# Conclusions and next steps

### **How did the model perform in predicting F1 winners?**

The data science model I developed for predicting Formula 1 race winners has performed impressively well in the year 2024. The predictions made by the model for various races indicate a substantial understanding of the dynamics at play in the sport. For instance, our model accurately predicted the winner in the Saudi Arabian race with a confidence of 59%, and the Australian race with a 56% confidence level (e.g. hard predictions), leading to winnings from those events. In the two races it didn't give hard predictions, the two drivers with the highest soft predictions, ended up winning the race. 

Despite the inherent unpredictability in sports like Formula 1, where outcomes can be influenced by a multitude of variables ranging from weather to mechanical reliability, our model has shown resilience and accuracy. The winnings column reveals that when the model was confident enough to suggest a bet, it resulted in positive returns. The performance of the model not only confirms the strength of the predictive algorithms but also the robustness of the underlying data and the efficiency of the processing.

Analyzing the performance financially, the total earnings from the bets placed based on the model's predictions amounted to £92. Considering the initial bets were £200 (£100 each for the Saudi Arabian and Australian races), this represents a 46% return on investment. Such a return is notable, especially when no losses were recorded, which underscores the model's effectiveness in this context. The smart betting strategy employed here—betting only when the model's confidence was high—paid off, demonstrating the model’s potential as a decision-support tool in predictive sports analytics.

### **Next Steps**

Moving forward with the data science project on predicting Formula 1 race winners, we've outlined a roadmap that focuses on refinement and enhancement of our predictive capabilities. 

- 1. **Make the model simpler** Complexity doesn't always equate to better performance, especially in real-time scenarios. We will focus on streamlining the model to ensure that it is not only accurate but also efficient, balancing between the depth of the data and the speed of prediction. Also the model currently has 181 columns, with many one-hot encoded variables. From our feature extraction from our Random Forest SMOTE model, we know what features were the most important to the model in terms of predictive power, so I would like to do a v2 of the model that is simpler (and therefore requires less compute).

- 2. **Create other ML functions to predict pre-race variables** Alongside making it simpler, I would like to create some functions to help predict certain variables that we won't have before a race (e.g. if a driver is likely to crash, or a team is likely to have a mechanical issue), which significantly influence race outcomes. These enhancements are about moving our model to a more proactive, predictive model that can anticipate outcomes before the race begins.
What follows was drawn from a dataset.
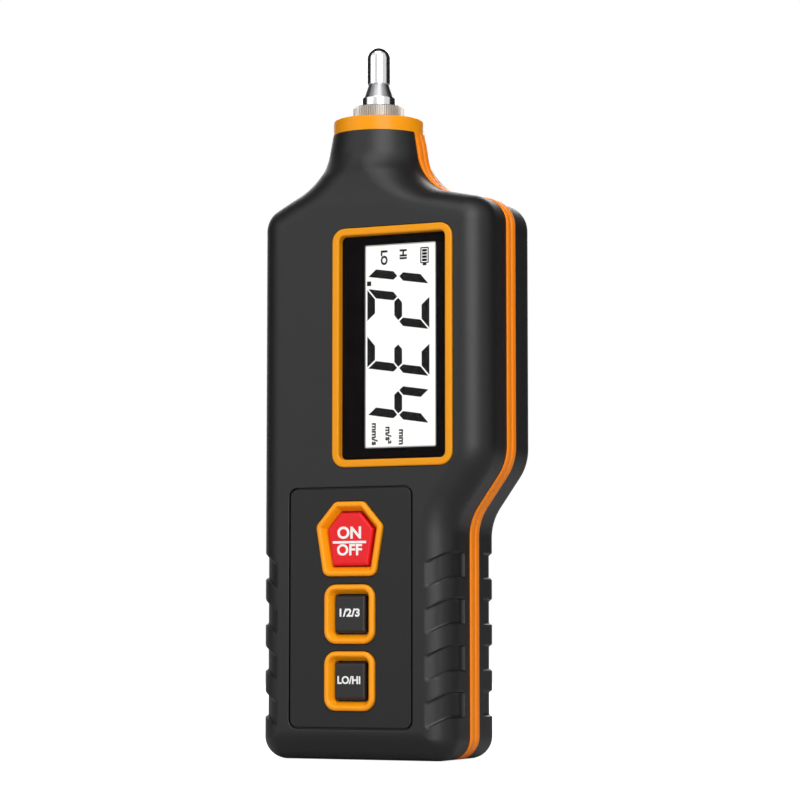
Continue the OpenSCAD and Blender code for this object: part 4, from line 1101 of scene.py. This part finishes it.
# a pale floor that the camera sees a little brighter than its light makes it
FLOOR_HALF, FLOOR_Z = 3000, -0.05
ground = Finish("pale_floor", Roughness=0.8)
ground.feed(Base_Color=ground.tint(ground.noise(400), (0.54, 0.54, 0.54), (0.56, 0.56, 0.56)))
white = ground.add("ShaderNodeEmission", {"Color": (1, 1, 1, 1), "Strength": 4.45})
seen = ground.add("ShaderNodeLightPath", output="Is Camera Ray")
mixed = ground.add("ShaderNodeMixShader", {0: seen * 0.2, 1: Wire(ground, ground.shader.outputs[0]), 2: white})
ground.nodes.links.new(mixed.socket, ground.nodes.nodes["Material Output"].inputs["Surface"])
sheet("floor", [(x * FLOOR_HALF, y * FLOOR_HALF, FLOOR_Z) for x, y in ((-1, -1), (1, -1), (1, 1), (-1, 1))], ground)

# the world is white to the camera, and dimmer as a light and in reflections
world = bpy.data.worlds.new("studio")
world.use_nodes = True
scene.world = world
air = Tree(world.node_tree)
seen, mirrored_in, through = [air.add("ShaderNodeLightPath", output=ray) for ray in (
    "Is Camera Ray", "Is Glossy Ray", "Is Transmission Ray")]
strength = 0.28 + seen * 0.72 + mirrored_in * 0.47 + through * 0.7
background = air.nodes.nodes["Background"]
air.nodes.links.new(strength.socket, background.inputs["Strength"])
background.inputs["Color"].default_value = (1, 1, 1, 1)


def lamp(name, azimuth, height, distance, width, tall, watts):
    """A soft box that looks at the meter, in metres; azimuth 0 is straight in front of it."""
    light = bpy.data.lights.new(name, "AREA")
    light.shape, light.size, light.size_y, light.energy = "RECTANGLE", width, tall, watts
    piece = shown(name, light)
    a = math.radians(azimuth)
    piece.location = (distance * math.sin(a), -distance * math.cos(a), height)
    piece.rotation_euler = (Vector((0, 0, 0.1)) - piece.location).to_track_quat("-Z", "Y").to_euler()


def flag(name, azimuth, width, low, high):
    """A black board that only reflections see, as a photographer puts beside bright metal.

    It stands, leans or lies between two edges, each given as a distance and a height, in metres.
    """
    a = math.radians(azimuth)
    side = np.array((math.cos(a), math.sin(a), 0)) * width / 2
    away = np.array((math.sin(a), -math.cos(a), 0))
    points = [(away * edge[0] + side * s + (0, 0, edge[1])) * 1000
              for s, edge in ((-1, low), (1, low), (1, high), (-1, high))]
    black = Finish("black_board", Roughness=1.0)
    black.feed(Base_Color=black.tint(black.noise(200), (0.01, 0.01, 0.01), (0.014, 0.014, 0.014)))
    board = sheet(name, points, black)
    board.visible_camera = board.visible_diffuse = board.visible_shadow = board.visible_transmission = False


lamp("key_light", 37, 0.42, 0.9, 0.64, 1.0, 7.4)
lamp("fill_light", -36, 0.35, 1.1, 0.9, 0.9, 1.7)
lamp("top_light", 10, 1.1, 0.5, 0.8, 0.5, 3.0)
lamp("back_light", 205, 0.5, 1.1, 0.8, 0.8, 5.5)
flag("left_board", -90, 1.32, (1.3, 0.0), (1.3, 1.6))
flag("right_board", 139, 1.7, (1.3, 0.0), (1.3, 1.6))
flag("roof_board", 205, 2.6, (-0.25, 1.6), (1.3, 1.6))

# -------- finish

low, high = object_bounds()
- 3. **Automate Data Collection Pipeline** is crucial for the model to be up-to-date with the latest information. When building the 2024 dataset this required a lot of manual work pulling data from different sites (e.g. F1.com, Wikipedia, & formula1points.com). By automating this process, we ensure that the data fed into the model is fresh and reflective of current dynamics, such as weather conditions, track details, and driver performance.

- 4. **Improve UX for a customer facing application and intergrate with AWS** Finally from my side I would like to create a better user experience for the model, using AWS Amplify. AWS Amplify is a set of tools and services from Amazon Web Services that enables developers to build and deploy full-stack mobile and web applications that are scalable, secure, and integrate with AWS cloud services. AWS Amplify will help me set up a secure and scalable environment for the model and allow me to work on further integrating the data science skills I learned from BrainStation into a production environment. It will also facilitate better user interactions with the model's predictions, making the insights more accessible to stakeholders.

In summary, these next steps are designed to polish our model into a tool that's not only scientifically rigorous but also user-friendly and directly applicable to the dynamic world of Formula 1 racing.